Because religious freedom, that’s why.
A Louisiana judge has struck down a state requirement that clergy members report suspected child abuse even if they learn about it during a private confessional.
State District Judge Mike Caldwell ruled Friday that the requirement — a Louisiana Children’s Code provision — violates the constitutionally protected religious freedom rights of a Roman Catholic priest accused of neglecting his duty to report a teenager’s abuse allegations to authorities.
The victim, Rebecca Mayeaux, had confided to Jeff Bayhi during confession that she was being molested by a sixty-four-year-old parishioner. Not only did Bayhi not report the abuse, but, according to Mayeaux, he offered appalling advice as well:
In court, Judge Caldwell ruled Bayhi’s religious freedom rights would be violated if he was forced to talk about the alleged confession.
Two years ago, Mayeux told us she went to Father Bayhi seeking advice when she was 14, because she trusted him more than her parents. Court records show when Mayeux went to Bayhi, Rebecca says he told her, “This is your problem, sweep it under the floor and get rid of it.”
But, on the stand today, Father Bayhi told a Judge he can’t even confirm whether someone even came to confession. That’s just how sacred it is. He added no one would trust priests if confessions were public.

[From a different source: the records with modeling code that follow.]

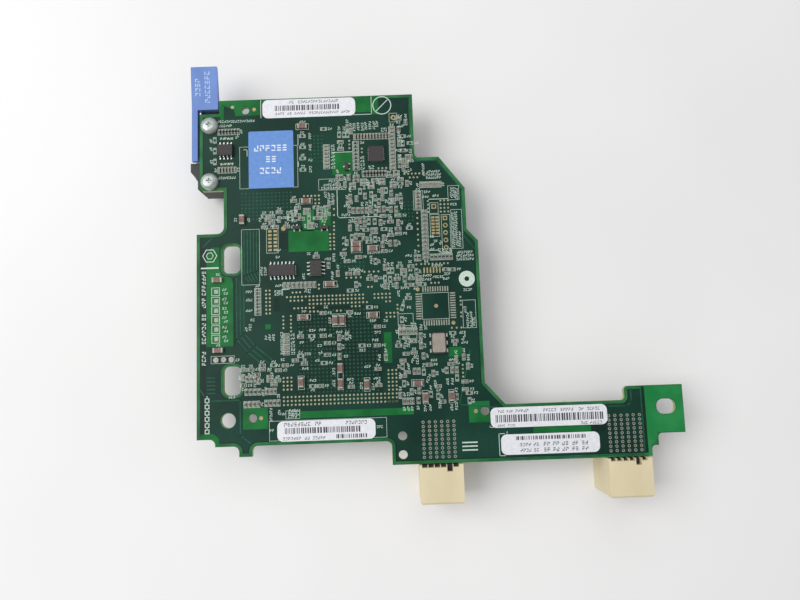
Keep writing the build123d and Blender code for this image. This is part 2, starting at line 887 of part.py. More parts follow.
def make_moulded_bodies(name, seats, length, width, top, shoulder, marked=True):
    """Moulded bodies: a band at the leads' height, with drafted sides above and below it."""
    band_low = shoulder - lead_thickness / 2
    band_high = shoulder + lead_thickness / 2
    with BuildPart() as bodies:
        for plane in seats:
            with BuildSketch(plane.offset(band_low)):
                Rectangle(length, width)
            extrude(amount=lead_thickness)
            with BuildSketch(plane.offset(band_high)):
                Rectangle(length, width)
            extrude(amount=top - band_high, taper=package_draft)
            with BuildSketch(plane.offset(band_low)):
                Rectangle(length, width)
            extrude(amount=-(band_low - package_standoff), taper=package_draft)
            if marked:
                with BuildSketch(plane.offset(top)):
                    with Locations((pin_mark_margin - length / 2, pin_mark_margin - width / 2)):
                        Circle(pin_mark_radius)
                extrude(amount=-pin_mark_depth, mode=Mode.SUBTRACT)
    save(bodies.part, name)


def make_leads(name, seats, places, body_width, span, shoulder, foot):
    """Gull wing leads: out of the band, down, and out along the board, at (offset, way) places."""
    band_low = shoulder - lead_thickness / 2
    band_high = shoulder + lead_thickness / 2
    with BuildPart() as leads:
        for plane in seats:
            for offset, way in places:
                start = plane.origin + plane.x_dir * (offset - lead_width / 2)
                with BuildSketch(Plane(origin=start, x_dir=plane.y_dir * way, z_dir=plane.x_dir)):
                    with BuildLine():
                        Polyline(
                            (body_width / 2, band_low * way),
                            (body_width / 2, band_high * way),
                            (body_width / 2 + lead_run, band_high * way),
                            (span / 2 - foot, lead_thickness * way),
                            (span / 2, lead_thickness * way),
                            (span / 2, 0),
                            (span / 2 - foot - lead_thickness, 0),
                            (body_width / 2 + lead_run - lead_thickness, band_low * way),
                            close=True,
                        )
                    make_face()
                extrude(amount=lead_width)
    save(leads.part, name)


def make_gull_wing(name, plane, leads_a_side, width, span, top):
    """One gull wing package: a moulded body with a pin mark, and its leads."""
    length = (leads_a_side - 1) * lead_pitch + soic_end_margin * 2
    places = [(offset, way) for offset in spread(leads_a_side, lead_pitch) for way in (1, -1)]
    make_moulded_bodies(f"{name}_body", [plane], length, width, top, lead_shoulder)
    make_leads(f"{name}_leads", [plane], places, width, span, lead_shoulder, lead_foot)


# Gull wing chips on both faces
for name, x_share, y_share, leads_a_side, turned in soic_places_shares:
    make_gull_wing(name, seat(x_share, y_share, turned), leads_a_side, soic_width, soic_span, soic_top)
flash_seat = seat(flash_x_share, flash_y_share, 90, hidden=True)
make_gull_wing("flash_memory", flash_seat, flash_lead_count, flash_width, flash_span, flash_top)

# Small outline transistors: two leads on one side and one on the other
sot_seats = [seat(x_share, y_share, turned) for x_share, y_share, turned in sot_places_shares]
sot_lead_places = [(-sot_pitch / 2, -1), (sot_pitch / 2, -1), (0, 1)]
make_moulded_bodies(
    "transistor_bodies", sot_seats, sot_length, sot_width, sot_top, sot_shoulder, marked=False,
)
make_leads(
    "transistor_leads", sot_seats, sot_lead_places, sot_width, sot_span, sot_shoulder, sot_foot,
)

# Clock chip: a flat square body on pads that show along its four sides
clock_seat = seat(clock_x_share, clock_y_share)
with BuildPart() as clock_chip_body:
    with BuildSketch(clock_seat.offset(clock_pad_thickness)):
        Rectangle(clock_width, clock_width)
    extrude(amount=clock_height)
    with BuildSketch(clock_seat.offset(clock_pad_thickness + clock_height)):
        with Locations((pin_mark_margin - clock_width / 2, clock_width / 2 - pin_mark_margin)):
            Circle(pin_mark_radius)
    extrude(amount=-pin_mark_depth, mode=Mode.SUBTRACT)
save(clock_chip_body.part, "clock_chip_body")

with BuildPart() as clock_chip_pads:
    pad_offset = clock_width / 2 + clock_pad_reach - clock_pad_length / 2
    with BuildSketch(clock_seat):
        for step in spread(clock_pads, clock_pad_pitch):
            with Locations((step, pad_offset), (step, -pad_offset)):
                Rectangle(clock_pad_width, clock_pad_length)
            with Locations((pad_offset, step), (-pad_offset, step)):
                Rectangle(clock_pad_length, clock_pad_width)
    extrude(amount=clock_pad_thickness)
save(clock_chip_pads.part, "clock_chip_pads")

# Crystal oscillator: ceramic base, soldered side pads and a metal lid
oscillator_seat = seat(oscillator_x_share, oscillator_y_share)
with BuildPart() as oscillator_base:
    with BuildSketch(oscillator_seat):
        Rectangle(oscillator_width, oscillator_length)
    extrude(amount=oscillator_height)
    chamfer(oscillator_base.edges().filter_by(Axis.Z), oscillator_corner)
save(oscillator_base.part, "oscillator_base")

with BuildPart() as oscillator_lid:
    with BuildSketch(oscillator_seat.offset(oscillator_height)):
        RectangleRounded(
            oscillator_width - oscillator_lid_margin * 2,
            oscillator_length - oscillator_lid_margin * 2,
            oscillator_lid_corner,
        )
    extrude(amount=oscillator_lid_thickness)
save(oscillator_lid.part, "oscillator_lid")

with BuildPart() as oscillator_side_pads:
    side_offset = (oscillator_width + oscillator_pad_reach) / 2
    with BuildSketch(oscillator_seat):
        for step in spread(oscillator_pads, oscillator_pad_pitch):
            with Locations((side_offset, step), (-side_offset, step)):
                Rectangle(oscillator_pad_reach, oscillator_pad_width)
    extrude(amount=oscillator_pad_height)
save(oscillator_side_pads.part, "oscillator_side_pads")

# Chip capacitors: ceramic bodies between plated ends
with BuildPart() as capacitor_bodies:
    for x_share, y_share, turned in capacitor_places_shares:
        with BuildSketch(seat(x_share, y_share, turned)):
            Rectangle(capacitor_length - capacitor_end * 2, capacitor_width)
        extrude(amount=capacitor_height)
save(capacitor_bodies.part, "capacitor_bodies")

with BuildPart() as capacitor_ends:
    end_offset = (capacitor_length - capacitor_end) / 2
    for x_share, y_share, turned in capacitor_places_shares:
        with BuildSketch(seat(x_share, y_share, turned)):
            with Locations((end_offset, 0), (-end_offset, 0)):
                Rectangle(capacitor_end, capacitor_width)
        extrude(amount=capacitor_height)
save(capacitor_ends.part, "capacitor_ends")

# Header pins filled with solder
with BuildPart() as header_pins_solder:
    with BuildSketch(seat(header_x_share, header_y_share)):
        with GridLocations(header_pitch, 0, header_pins, 1):
            Circle(header_pin_radius)
    extrude(amount=header_pin_height)
save(header_pins_solder.part, "header_pins")

# Power inductors: pressed cores with clipped corners, standing on two soldered feet
with BuildPart() as inductor_cores:
    for x_share, y_share in inductor_places_shares:
        core_seat = seat(x_share, y_share, hidden=True)
        with BuildSketch(core_seat.offset(inductor_foot_thickness)):
            core_outline = Rectangle(inductor_width, inductor_width)
            chamfer(core_outline.vertices(), inductor_corner)
        extrude(amount=inductor_height - inductor_foot_thickness)
save(inductor_cores.part, "inductor_cores")

with BuildPart() as inductor_feet:
    foot_offset = (inductor_width - inductor_foot_length) / 2
    for x_share, y_share in inductor_places_shares:
        with BuildSketch(seat(x_share, y_share, hidden=True)):
            with Locations((foot_offset, 0), (-foot_offset, 0)):
                Rectangle(inductor_foot_length, inductor_foot_width)
        extrude(amount=inductor_foot_thickness)
save(inductor_feet.part, "inductor_feet")

# Tantalum capacitors: moulded blocks, with a strip folded under each end
with BuildPart() as tantalum_bodies:
    for x_share, y_share, turned in tantalum_places_shares:
        body_seat = seat(x_share, y_share, turned, hidden=True)
        with BuildSketch(body_seat.offset(tantalum_strip_thickness)):
            Rectangle(tantalum_length, tantalum_width)
        extrude(amount=tantalum_top - tantalum_strip_thickness, taper=package_draft / 2)
save(tantalum_bodies.part, "tantalum_bodies")

with BuildPart() as tantalum_strips:
    strip_offset = (tantalum_length - tantalum_strip_length) / 2
    for x_share, y_share, turned in tantalum_places_shares:
        with BuildSketch(seat(x_share, y_share, turned, hidden=True)):
            with Locations((strip_offset, 0), (-strip_offset, 0)):
                Rectangle(tantalum_strip_length, tantalum_strip_width)
        extrude(amount=tantalum_strip_thickness)
save(tantalum_strips.part, "tantalum_strips")

# Crystal in a low metal can
with BuildPart() as crystal_can:
    with BuildSketch(seat(crystal_x_share, crystal_y_share, hidden=True)):
        RectangleRounded(crystal_width, crystal_length, crystal_corner)
    extrude(amount=crystal_height)
save(crystal_can.part, "crystal_can")
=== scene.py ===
import math
import random

import bpy
from mathutils import Euler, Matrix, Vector


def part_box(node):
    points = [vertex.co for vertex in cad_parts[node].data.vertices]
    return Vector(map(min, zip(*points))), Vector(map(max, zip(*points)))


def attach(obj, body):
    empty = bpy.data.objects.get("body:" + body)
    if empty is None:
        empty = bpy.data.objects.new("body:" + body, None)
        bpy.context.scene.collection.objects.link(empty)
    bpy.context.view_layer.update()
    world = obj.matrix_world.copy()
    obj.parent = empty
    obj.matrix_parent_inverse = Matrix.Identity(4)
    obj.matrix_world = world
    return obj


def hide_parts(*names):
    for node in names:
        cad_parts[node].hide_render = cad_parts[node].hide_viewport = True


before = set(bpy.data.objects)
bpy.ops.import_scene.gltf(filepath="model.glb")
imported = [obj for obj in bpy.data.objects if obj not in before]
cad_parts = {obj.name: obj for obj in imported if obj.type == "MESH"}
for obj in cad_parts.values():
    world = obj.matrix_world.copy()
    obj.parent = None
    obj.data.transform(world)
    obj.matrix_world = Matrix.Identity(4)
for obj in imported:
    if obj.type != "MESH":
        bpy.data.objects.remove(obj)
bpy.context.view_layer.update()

# Looks of a plug-in network card: solder mask, printed ink, lands and vias, the swarm of small chip
# parts, labels with bar prints, and a finish for every moulding, lead and contact. Sizes and places
# are in millimetres in the frame of the part, whose level zero is the printed face of the board.

MM = 0.001

# Heights of the thin layers on the board, and the level of its underside
mask_field_height = 0.012
seam_height = 0.018
land_height = 0.035
ink_height = 0.03
label_ink_height = 0.012
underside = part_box("circuit_board")[0].z / MM

# The level that the card stands on and the middle of the card, in metres
standing_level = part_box("left_backplane_housing")[0].z
card_middle = (0.06, 0.04)

# A face whose normal has more than this share of Z looks straight up or down
upright_share = 0.9

# Drawn widths and radii on the board, and how many sides its round prints have
ink_width = 0.2
outline_width = 0.11
seam_width = 0.4
via_radius = 0.34
ring_outer = 0.5
ring_inner = 0.27
faint_via_sides = 8
via_sides = 10
ring_sides = 14
land_sides = 20


def linear(hex_colour):
    """Linear RGBA of an sRGB hex colour."""
    channels = [int(hex_colour[i:i + 2], 16) / 255 for i in (1, 3, 5)]
    return [c / 12.92 if c <= 0.04045 else ((c + 0.055) / 1.055) ** 2.4 for c in channels] + [1]


def add_node(tree, kind, settings=None, links=None):
    """Add one shader node with its settings and the sockets linked into it."""
    node = tree.nodes.new(kind)
    for key, value in (settings or {}).items():
        if isinstance(key, str) and hasattr(node, key):
            setattr(node, key, value)
        else:
            node.inputs[key].default_value = value
    for key, socket in (links or {}).items():
        tree.links.new(socket, node.inputs[key])
    return node


def per_mm(size):
    """Scale of a texture whose pattern repeats about every size millimetres."""
    return 1 / (size * MM)


def new_material(name, colour, roughness, metallic=0.0, gloss=0.5):
    """A material with its shader's constant values set, and its object coordinates."""
    material = bpy.data.materials.new(name)
    material.use_nodes = True
    tree = material.node_tree
    tree.nodes.clear()
    shader = add_node(tree, "ShaderNodeBsdfPrincipled", {
        "Base Color": linear(colour), "Roughness": roughness, "Metallic": metallic,
        "Specular IOR Level": gloss,
    })
    add_node(tree, "ShaderNodeOutputMaterial", links={"Surface": shader.outputs["BSDF"]})
    place = add_node(tree, "ShaderNodeTexCoord").outputs["Object"]
    return material, tree, shader, place


def mottle(tree, place, size, dark, light, low=0.35, high=0.65):
    """A soft mix of two colours in patches of a real size."""
    noise = add_node(tree, "ShaderNodeTexNoise", {"Scale": per_mm(size), "Detail": 3.0},
                     {"Vector": place})
    ramp = add_node(tree, "ShaderNodeValToRGB", links={"Fac": noise.outputs["Fac"]})
    ramp.color_ramp.elements[0].position = low
    ramp.color_ramp.elements[0].color = linear(dark)
    ramp.color_ramp.elements[1].position = high
    ramp.color_ramp.elements[1].color = linear(light)
    return ramp.outputs["Color"]


def relief(tree, shader, place, size, depth, strength):
    """Fine relief of a real grain size and depth, in millimetres, on the shader's normal."""
    noise = add_node(tree, "ShaderNodeTexNoise", {"Scale": per_mm(size), "Detail": 2.0},
                     {"Vector": place})
    bump = add_node(tree, "ShaderNodeBump", {"Strength": strength, "Distance": depth * MM},
                    {"Height": noise.outputs["Fac"]})
    tree.links.new(bump.outputs["Normal"], shader.inputs["Normal"])


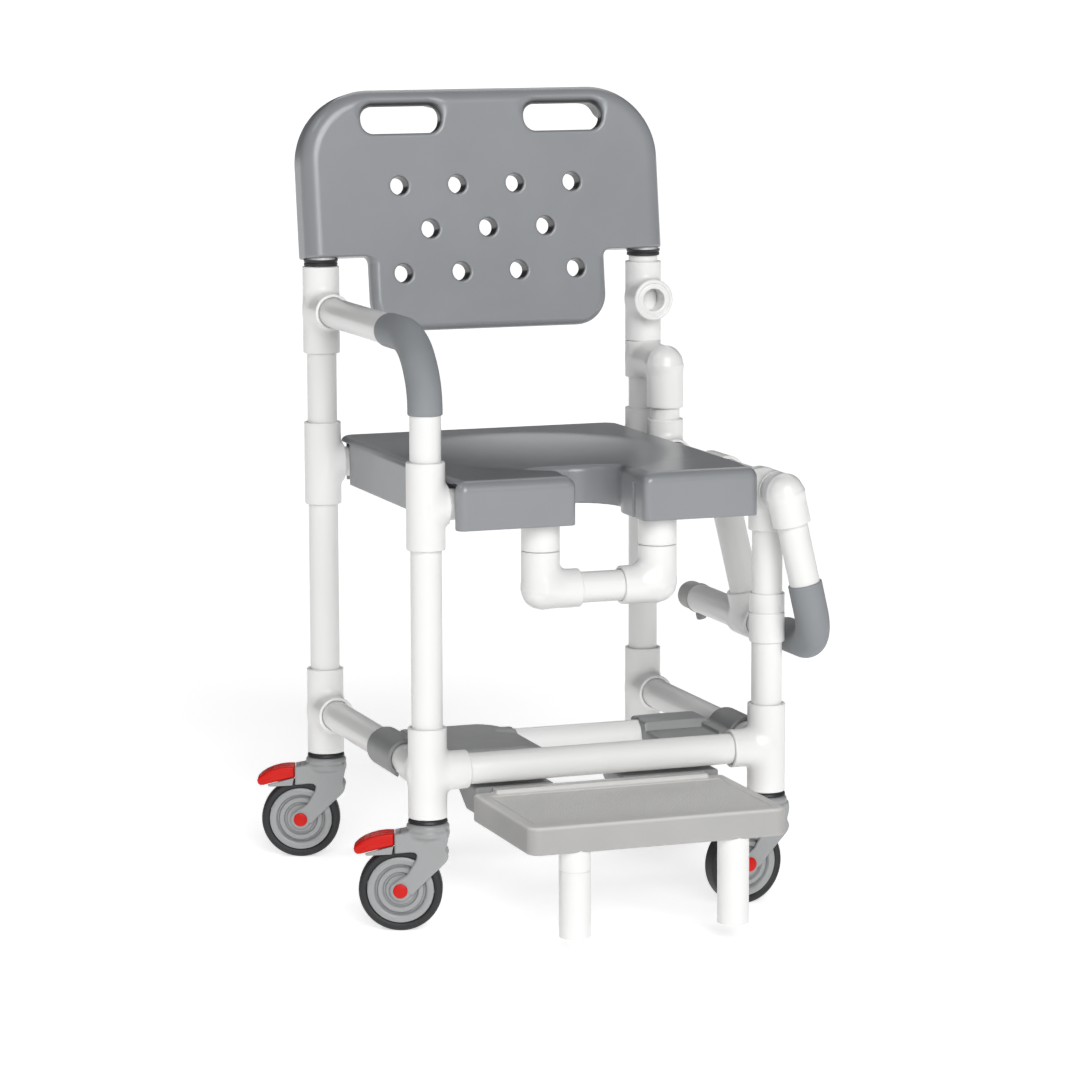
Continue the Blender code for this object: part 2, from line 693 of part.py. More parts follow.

Father Paul Counce is a canon lawyer for the Diocese of Baton Rouge. Counce testified this morning that priests can be excommunicated if they break the seal of confession.
In a move that hardly inspires the trust Bayhi claims to be so keen to protect, not only did Bayhi refuse to discuss what happened, but the church tried to prevent Rebecca from discussing their conversation on the stand:
Earlier in the day, the Diocese tried to prohibit Mayeux from testifying about what she told Father Bayhi during that alleged confession. A judge ruled she could testify about what she told him, but her attorney can’t argue that Bayhi was mandated to report that.
After the ruling, Bayhi declared the win a victory for religious liberty.